Full disclosure: I am a Ruby and Java developer.
Everyone has their favorite pet languages (myself included) and I realize that this is a topic that evokes some feelings among my peers. In recent years, I strove to be more agnostic about tools and languages. While I try to be careful about making predictions, the languages and tools that are relevant now may fall out of favor in the industry in a few years. I’ll try stick to what I discovered, but I realize that my perception is colored by my experience.

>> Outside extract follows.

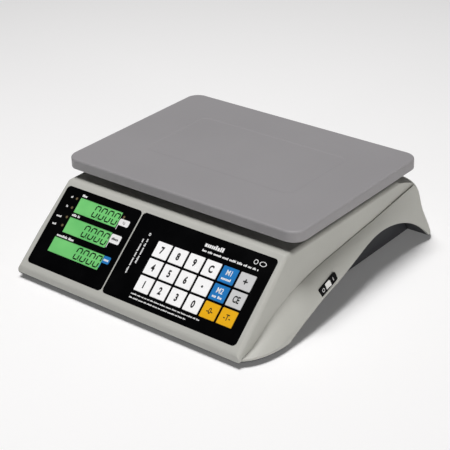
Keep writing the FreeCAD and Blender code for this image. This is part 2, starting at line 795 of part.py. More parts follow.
def board_screws():
    """Small pan-head screws of the three front boards."""
    head_radius, head_height = board_screw_head
    screws = []
    for places, depth in panel_boards():
        back = -depth - board_thickness
        for x, s in places:
            head = rod(x, s, back - head_height, back, head_radius)
            screws.append(on_panel(head.fuse(rod(x, s, back, -wall - 0.6, board_hole_radius))))
    top = main_board_z + board_thickness
    for x, y in main_board_posts:
        head = rod(x, y, top, top + head_height, head_radius)
        screws.append(head.fuse(rod(x, y, main_board_z - 7, top, board_hole_radius)))
    return Part.makeCompound(screws)


def battery():
    x0, x1, y0, y1, z0, z1 = battery_box
    case = rounded_box(x0, x1, y0, y1, z0, z1 - battery_lid, 3)
    lid = rounded_box(x0 + 1, x1 - 1, y0 + 1, y1 - 1, z1 - battery_lid - 0.1, z1, 3)
    tabs = [box(x1 - 14, x1 - 9, y, y + 0.8, z1 - 0.1, z1 + 5) for y in (y0 + 12, y1 - 12.8)]
    return fuse_all([case, lid] + tabs)


def battery_strap():
    """Flat strip bent over the battery, with a foot at each end."""
    x0, x1, y0, y1, z0, z1 = battery_box
    middle = (x0 + x1) / 2
    a, b = middle - strap_half, middle + strap_half
    fit = strap_fit
    t = strap_thickness
    strap = box(a, b, y0 - t - fit, y1 + t + fit, z0, z1 + t + fit)
    strap = strap.cut(box(a - 1, b + 1, y0 - fit, y1 + fit, z0 - 1, z1 + fit))
    front_foot = box(a, b, y0 - strap_foot, y0 - fit - 0.1, z0, z0 + t)
    rear_foot = box(a, b, y1 + fit + 0.1, y1 + strap_foot, z0, z0 + t)
    return strap.fuse(front_foot).fuse(rear_foot)


def power_inlet():
    """Barrel socket: body, open bore and centre pin, facing into the hand hold."""
    y, z = inlet_place
    w, h, depth = inlet_size
    face_x = -hold_wall_x + 0.2
    body = box(face_x, face_x + depth, y - w / 2, y + w / 2, z - h / 2, z + h / 2)
    inwards = Vector(1, 0, 0)
    body = body.cut(Part.makeCylinder(inlet_bore_radius, 9, Vector(face_x - 0.1, y, z), inwards))
    return body.fuse(Part.makeCylinder(inlet_pin_radius, 8.6, Vector(face_x + 0.6, y, z), inwards))


# ---------- switch, level, rear read-out ----------

def switch_plate():
    plate = at_switch(centred(switch_plate_size, -1.0, -1.0 + switch_plate_size[2], 1.9))
    hole = at_switch(centred((rocker_size[0] + 2.4, rocker_size[1] + 0.8), -3, 3, 0.8))
    return plate.cut(hole)


def switch_housing():
    w, h, depth = switch_body_size
    top = -switch_plate_pocket
    body = box(-w / 2, w / 2, -h / 2, h / 2, top - depth, top)
    half_x = rocker_size[0] / 2 + 1.3
    half_y = rocker_size[1] / 2 + 0.15
    return at_switch(body.cut(box(-half_x, half_x, -half_y, half_y, top - rocker_size[2] - 0.4, 0)))


def power_rocker():
    w, h, depth = rocker_size
    body = rounded_box(-w / 2, w / 2, -h / 2, h / 2, -depth, 1.0, 0.8)
    dish = Part.makeCylinder(rocker_dish, h + 2, Vector(0, -h / 2 - 1, rocker_dish + 0.4), Vector(0, 1, 0))
    body = body.cut(dish)
    turned = body.copy()
    turned.rotate(Vector(0, 0, -rocker_axis_depth), Vector(0, 1, 0), -rocker_travel / 2)
    return at_switch(turned)


def level_holder():
    x, y = level_place
    outer = rod(x, y, deck_z - 8.4, deck_z - 0.2, level_radius + level_rim)
    return outer.cut(rod(x, y, deck_z - 7, deck_z + 1, level_radius + 0.1))


def level_vial():
    x, y = level_place
    return rod(x, y, deck_z - 7, deck_z - 0.6, level_radius)


def rear_display_window():
    top = -0.3
    plate = centred(rear_sheet_size, top - rear_sheet_size[2], top, 3)
    w, h, _ = rear_readout_size
    for i in (-1, 0, 1):
        cx = i * rear_readout_pitch
        plate = plate.cut(box(cx - w / 2 + 1.5, cx + w / 2 - 1.5, -h / 2 + 1.5, h / 2 - 1.5, -3, 3))
    return at_rear(plate)


def rear_lcds():
    w, h, t = rear_readout_size
    places = [i * rear_readout_pitch for i in (-1, 0, 1)]
    top = rear_readout_top
    return Part.makeCompound([
        at_rear(box(cx - w / 2, cx + w / 2, -h / 2, h / 2, top - t, top)) for cx in places])


def rear_display_board():
    x, y = rear_board_half
    top = rear_readout_top - rear_readout_size[2]
    return at_rear(box(-x, x, -y, y, top - board_thickness, top))


# ---------- feet and screws ----------

def foot_sole(x, y):
    sole = rod(x, y, 0, sole_height, sole_radius)
    rims = [e for e in sole.Edges if e.Length > 2 * math.pi * sole_radius - 1]
    sole = sole.makeChamfer(sole_chamfer, rims)
    return sole.cut(rod(x, y, 1.0, sole_height + 1, sole_pivot_radius))


def foot_stud(x, y):
    """Notched wheel with its pivot in the sole and its stud in the tray's boss."""
    points = []
    for i in range(2 * wheel_notches + 1):
        angle = math.pi * i / wheel_notches
        radius = wheel_radii[i % 2]
        points.append(Vector(x + radius * math.cos(angle), y + radius * math.sin(angle), wheel_z[0]))
    wheel = Part.Face(Part.makePolygon(points)).extrude(Vector(0, 0, wheel_z[1] - wheel_z[0]))
    pivot = rod(x, y, 1.2, wheel_z[0] + 0.2, pivot_radius)
    return fuse_all([wheel, pivot, rod(x, y, wheel_z[1] - 0.1, stud_top_z, stud_radius)])


def housing_screws():
    head_radius, head_height = housing_screw_head
    low = base_bottom_z + 0.1
    screws = []
    for x, y in screw_places:
        head = rod(x, y, low, low + head_height, head_radius)
        slot = box(x - 2, x + 2, y - 0.4, y + 0.4, low - 0.1, low + 0.6)
        shank = rod(x, y, low + head_height, housing_boss_z + housing_screw_reach, housing_screw_radius)
        screws.append(head.cut(slot).fuse(shank))
    return Part.makeCompound(screws)


def main():
    os.makedirs("parts", exist_ok=True)
    outer = outer_form(0, housing_bottom_z)
    inner = outer_form(wall, housing_bottom_z - 4)
    rim = outer_form(base_inset, base_bottom_z - 1)
    lining = outer_form(wall + base_fit, base_bottom_z - 1)
    core = outer_form(wall + base_fit + base_wall, base_bottom_z - 1)

    save("upper_housing", upper_housing(outer, inner))
    save("lower_base", lower_base(rim, lining, core))
    save("housing_screws", housing_screws())
    save("display_window", sheet("display_window"))
    save("keypad_overlay", sheet("keypad_overlay"))
    for name in readouts:
        save(name, readout(name))
    save("lcd_backlights", lcd_backlights())
    save("indicator_lamps", indicator_lamps())
    save("display_board", panel_board(display_board_span, display_board_depth, display_board_posts))
    save("keypad_board", panel_board(keypad_board_span, keypad_board_depth, keypad_board_posts))
    save("key_domes", key_domes())
    save("main_board", main_board())
    save("board_screws", board_screws())
    save("battery", battery())
    save("battery_strap", battery_strap())
    save("power_inlet", power_inlet())
    save("switch_plate", switch_plate())
    save("switch_housing", switch_housing())
    save("power_rocker", power_rocker())
    save("level_holder", level_holder())
    save("level_vial", level_vial())
    save("rear_display_window", rear_display_window())
    save("rear_lcds", rear_lcds())
    save("rear_display_board", rear_display_board())
    save("load_cell", load_cell())
    save("load_cell_spacer", load_cell_spacer())
    save("cell_base_screws", cell_base_screws())
    save("cell_top_screws", cell_top_screws())
    save("load_column", load_column())
    save("platter_support", platter_support())
    save("platter_pads", platter_pads())
    save("platter", platter())
    for name, x, s in key_centres():
        save(name, key_cap(x, s))
    for place, (x, y) in foot_places.items():
        save("foot_" + place + "_sole", foot_sole(x, y))
        save("foot_" + place + "_stud", foot_stud(x, y))


main()
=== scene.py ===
import json
import math
import random

import bmesh
import bpy
from mathutils import Matrix, Vector

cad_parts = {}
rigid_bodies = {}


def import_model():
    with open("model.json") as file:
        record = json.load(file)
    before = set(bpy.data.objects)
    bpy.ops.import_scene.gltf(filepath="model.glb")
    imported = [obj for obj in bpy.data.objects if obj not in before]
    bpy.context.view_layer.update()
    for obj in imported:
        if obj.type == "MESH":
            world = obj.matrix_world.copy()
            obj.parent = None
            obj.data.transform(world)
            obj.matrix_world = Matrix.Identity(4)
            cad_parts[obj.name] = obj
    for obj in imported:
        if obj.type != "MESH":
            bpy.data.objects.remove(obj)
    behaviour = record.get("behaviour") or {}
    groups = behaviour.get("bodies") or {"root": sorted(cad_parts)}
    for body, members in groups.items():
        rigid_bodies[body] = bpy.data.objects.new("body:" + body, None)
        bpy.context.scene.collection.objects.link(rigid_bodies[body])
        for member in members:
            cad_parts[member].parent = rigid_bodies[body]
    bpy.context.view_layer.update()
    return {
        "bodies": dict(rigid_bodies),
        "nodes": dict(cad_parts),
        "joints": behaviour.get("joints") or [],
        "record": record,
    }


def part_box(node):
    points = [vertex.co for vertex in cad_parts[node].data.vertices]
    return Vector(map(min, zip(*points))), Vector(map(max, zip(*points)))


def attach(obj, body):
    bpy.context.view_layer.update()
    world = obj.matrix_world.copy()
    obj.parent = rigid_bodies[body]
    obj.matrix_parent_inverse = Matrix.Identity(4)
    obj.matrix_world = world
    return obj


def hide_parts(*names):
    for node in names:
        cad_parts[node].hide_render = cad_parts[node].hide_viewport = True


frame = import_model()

mm = 0.001
scene = bpy.context.scene
nodes = frame["nodes"]
print("frame loaded with", len(nodes), "nodes")


# camera and light

cameraLook = {
    "place": (0.86736, -1.03030, 0.74561),
    "aside": 40.21,          # degrees round from straight in front
    "above": 27.77,
    "roll": -2.32,
    "lens": 107.83,
    "sensor": 36.0,
}

lightLook = {
    "skyColour": (1.0, 1.0, 1.0, 1.0),
    "skyStrength": 0.03,
    "colourTransform": "Standard",
    # name: place, size, watts, colour
    "softboxes": {
        "overhead": ((-0.10, -0.15, 2.4), 0.8, 53.0, (1.0, 0.99, 0.99)),
        "frontFill": ((-0.3, -2.2, 0.20), 0.3, 5.5, (1.0, 1.0, 1.0)),
        "rightFill": ((2.2, -0.4, 0.20), 0.3, 14.0, (1.0, 0.98, 0.95)),
    },
    "aim": (0.0, 0.0, 0.05),
}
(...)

I reviewed several indexes and articles including TIOBE, Transparent Language Popularity Index, IEEE Spectrum: Top Programming Languages, PopularitY of Programming Language Index, RedMonk Programming Language Rankings, Programming Language Popularity Chart and GitHub Language Trends and Fragmenting Landscape
While there was correlation between highly ranked languages between the indexes, none of them were the same. Several metrics were used including number of open source projects, number of lines of code, number of tracked bugs / issues, number of tutorials and numbers of search engine searches. The list goes on and on. How these metrics were weighted had a big impact on the overall ranking results.
In alphabetical order some of the most highly ranked languages are C, C#, C++, Java, JavaScript, Objective-C, PHP, Perl, Python, Ruby and Visual Basic. About half the indexes I reviewed had C and Java in the top two spots.